In accepting this, the FAA said that it considered the Council's May 2001 action unreasonable and insisted that it be reversed (and it was).
Simply put: It was LB City Hall, not LBHUSH2, that put LB's Airport Noise ordinance at real risk.
In May 2002 -- just weeks before the incumbent Mayor faced a reelection runoff -- City Hall staged two "town hall" type meetings, one in Bixby Knolls/Cal Hts, the other in Los Altos...both airport impacted and high propensity voter areas. City officials assured residents their city was working to preserve the airport noise ordinance...the same one the Council had endangered with its vote (8-1) a year earlier.

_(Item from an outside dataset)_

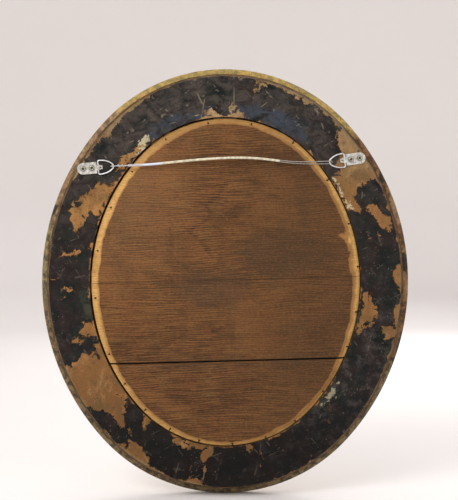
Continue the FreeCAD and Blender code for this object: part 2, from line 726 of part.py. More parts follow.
def left_wire():
    """Bare wire from the sleeve, over the left ring's rod, back under it and wrapped round itself."""
    frame = hanger_frame("left")
    rest = math.radians(size("ring_rest_turn"))
    bar_height = size("sheet_thickness") + size("ring_bar_play") + size("ring_radius")
    apex = size("ring_length") * math.cos(rest)
    rod_height = bar_height + size("ring_length") * math.sin(rest)
    rise = size("left_leg_rise")
    bend = apex - size("left_bight_setback")

    def local(along, across, up):
        return frame.multVec(Vector(along, across, up))

    sleeve_end = Vector(*SLEEVE_ROUTE[0])
    over = local(bend, 0, rod_height + rise)
    bottom = local(bend, 0, rod_height - rise)
    crown = local(bend - rise, 0, rod_height)
    axis = (sleeve_end - over).normalize()
    edges = [Part.LineSegment(sleeve_end, over).toShape(), Part.Arc(over, crown, bottom).toShape()]
    heading = (local(bend + 1, 0, 0) - local(bend, 0, 0)).normalize()
    leg_end = bottom + heading * (size("left_bight_setback") + size("wire_radius"))
    edges.append(Part.LineSegment(bottom, leg_end).toShape())
    down = Vector(0, -1, 0)
    down = (down - axis * down.dot(axis)).normalize()
    across = axis.cross(down)
    radius, pitch = size("wrap_radius"), size("wrap_pitch")
    begin = over + axis * (size("left_bight_setback") + size("wrap_start"))
    length = (sleeve_end - begin).Length - 2 * size("sleeve_radius")
    quarters = int(4 * length / pitch)

    def on_wrap(quarter):
        angle = quarter * math.pi / 2
        outward = down * math.cos(angle) + across * math.sin(angle)
        round_about = across * math.cos(angle) - down * math.sin(angle)
        point = begin + axis * (pitch * quarter / 4) + outward * radius
        tangent = (round_about * (2 * math.pi * radius) + axis * pitch).normalize()
        return point, tangent

    point, tangent = leg_end, heading
    for quarter in range(quarters + 1):
        following, next_tangent = on_wrap(quarter)
        edges.extend(biarc(point, tangent, following, next_tangent))
        point, tangent = following, next_tangent
    node = make("Part::Feature", "hanging_wire_left", Label="hanging_wire_left")
    node.Shape = tube(edges, "wire")
    return node, edges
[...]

Meanwhile, out of public view, city staff was quietly working to advance an Airport terminal expansion plan that sought to avoid serious public input nearly entirely. LBReport.com (again) reported it...and after a public outcry, the Council ordered preparation of EIR...but got away with permitting temporary facilities to increase passenger capacity in the interim. The result was that City Hall worked JetBlue to install modular facilities...the same ones the carrier now calls "trailers" and complains about.
The real issue on the Airport vote isn't square footage. It's about a square deal. When LB residents played by the rules and trusted their officials, LB City Hall blindsided them, hoodwinked them, moved the goal post, invented its own rules and failed to keep its word.
The coming Council vote will show who in LB finds this acceptable...and who doesn't.
Smart Councilmembers don't let others treat LB as a regional doormat. They don't risk the city's second largest revenue source -- property taxes -- for deals that sacrifice family home values, quality of life and health and safety for crumbs.